Mob Poker Cheating Scandal
The glitz of private Manhattan poker games concealed something darker, prosecutors say. In a newly unsealed indictment, the US Attorney’s Office for the Eastern District of New York claims that La Cosa Nostra crime families used tampered technology, encrypted communications, and celebrity “face cards” to cheat players and wash profits through digital channels.

The Celebrity Factor

At the center of the spectacle is NBA figure Chauncey Billups, named in the filing as one of the high-profile personalities allegedly used to attract victims. Events like the “Washington Place Game” and “Lexington Avenue Game” blended exclusivity and star power with rigged outcomes, operating outside the reach of casino surveillance.

Prosecutors allege that Billups served primarily as a recruitment tool, not an active cheat, but his involvement added the kind of legitimacy that made players overlook warning signs.

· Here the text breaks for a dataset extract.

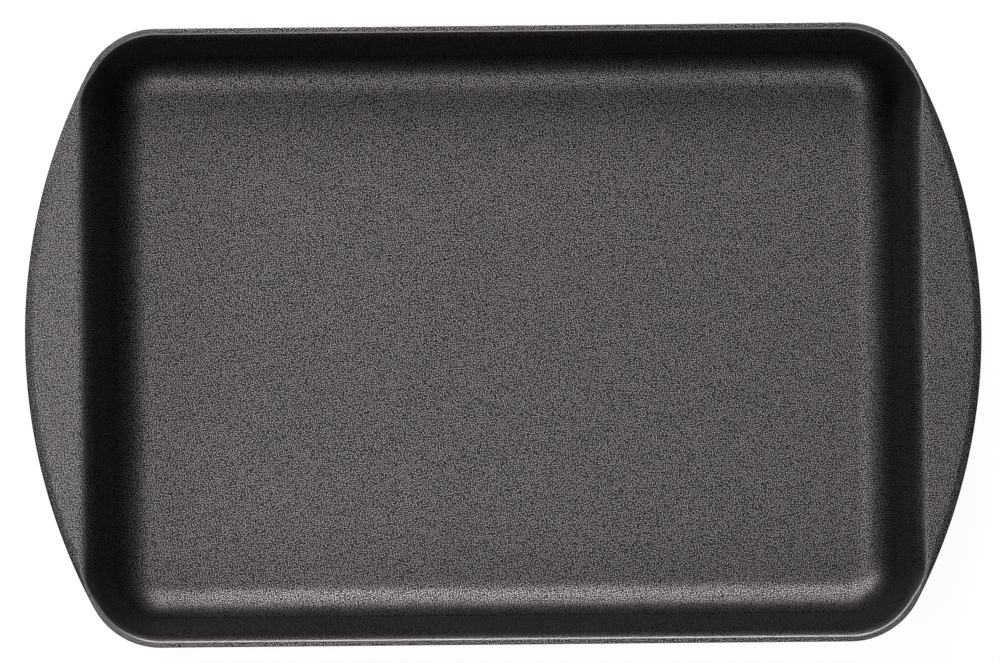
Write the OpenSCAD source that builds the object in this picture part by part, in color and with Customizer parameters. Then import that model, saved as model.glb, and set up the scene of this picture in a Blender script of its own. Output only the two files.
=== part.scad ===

High-Tech Rigging, Old-School Muscle

According to the indictment, game operations featured some of the most advanced cheating tools documented to date. Equipment included shufflers modified to scan deck order, remote signal transmission, and players equipped with contact lenses or infrared readers. The core setup funneled hand information to an off-site “controller,” who fed instructions to a “quarterback” seated at the table.

Other tools allegedly included electronic chip trays, rigged phones, and layered coordination through wireless signals. Enforcement

Research Echoes Real-World Risks

Some of the methods described in the case have already been validated by technical researchers. One independent test showed how a standard Deckmate 2 shuffler could be altered using off-the-shelf components to expose the full deck order before hands even began. 

Although manufacturers weren’t implicated, the vulnerability of widely used equipment casts a shadow on the broader live poker ecosystem, especially in unregulated rooms with little oversight.

Trust Gaps in Private Play

Private games often carry an air of exclusivity, but the indictment serves as a cautionary tale. These games, however polished, are essentially self-regulated. When players bring thousands in cash to a table where technology is unverified and identities loosely checked, they are placing blind trust in systems that can be and apparently were manipulated.

Legal and Regulatory Pressure Ahead

The case ties together several threads increasingly familiar to enforcement agencies: tech-driven cheating, crypto laundering pipelines, and celebrity branding used in service of illegal activity. 

For gaming regulators, it may prompt more thorough equipment audits, KYC checks, and restrictions on promotional partnerships. For the industry, the expectation will shift toward transparency even in “private” contexts.